Hafiz. The Collected Lyrics of Hafiz of Shiraz. Translated by Peter Avery. Cambridge, England: Archetype, 2007. Avery, a scholar of Persian literature, has translated all 486 poems in The Divan, and his translations are published here with extensive annotations.

‗‗‗‗‗‗‗. The Divan-i-Hafiz. Translated by H. Wilberforce Clarke. Bethesda, Md.: Ibex, 1998. A new edition of Clarke’s English translation of The Divan, including extensive annotations to the poems, a biography of Hafiz, and an index of the figures of speech in the work. This edition features a new introduction by Hafiz scholar Michael C. Hillmann, who provides information about Hafiz’s life and the historical and literary characteristics of the ghazal.

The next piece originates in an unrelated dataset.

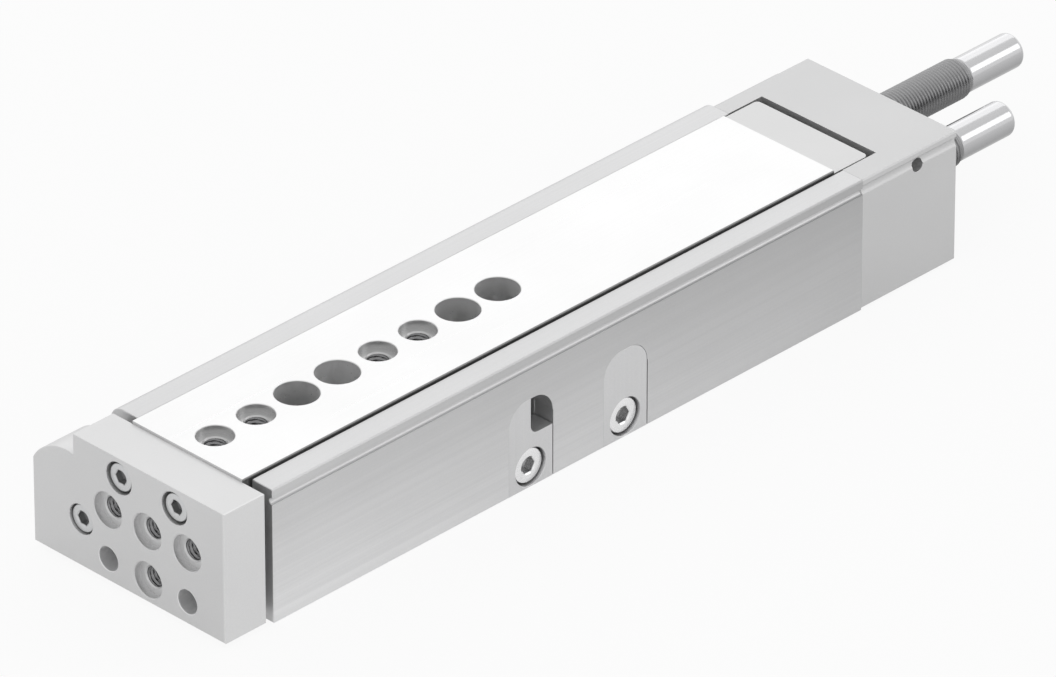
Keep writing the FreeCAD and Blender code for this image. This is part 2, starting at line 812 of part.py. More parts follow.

Hillmann, Michael C. Iranian Culture: A Persianist View. Lanham, Md.: University Press of America, 1990. An assessment of Hafiz and his place in the Persian literary tradition.

Meisami, Julie Scott. Medieval Persian Court Poetry. Princeton, N.J.: Princeton University Press, 1987. Discusses Hafiz within the tradition of Persian court poetry and patronage.

Rypka, Jan. History of Iranian Literature. Dordrecht, the Netherlands: D. Reidel, 1968. Incorporates scholarship to 1968, especially by Iranian scholars. Emphasizes the social setting of the poems.

Schimmel, Annemarie. “The Genius of Shiraz: Sa’di and Hāfez.” In Persian Literature, edited by Ehsan Yarshater. Albany, N.Y.: Bibliotheca Persica, 1988. The perspective of a distinguished scholar of Persian mysticism.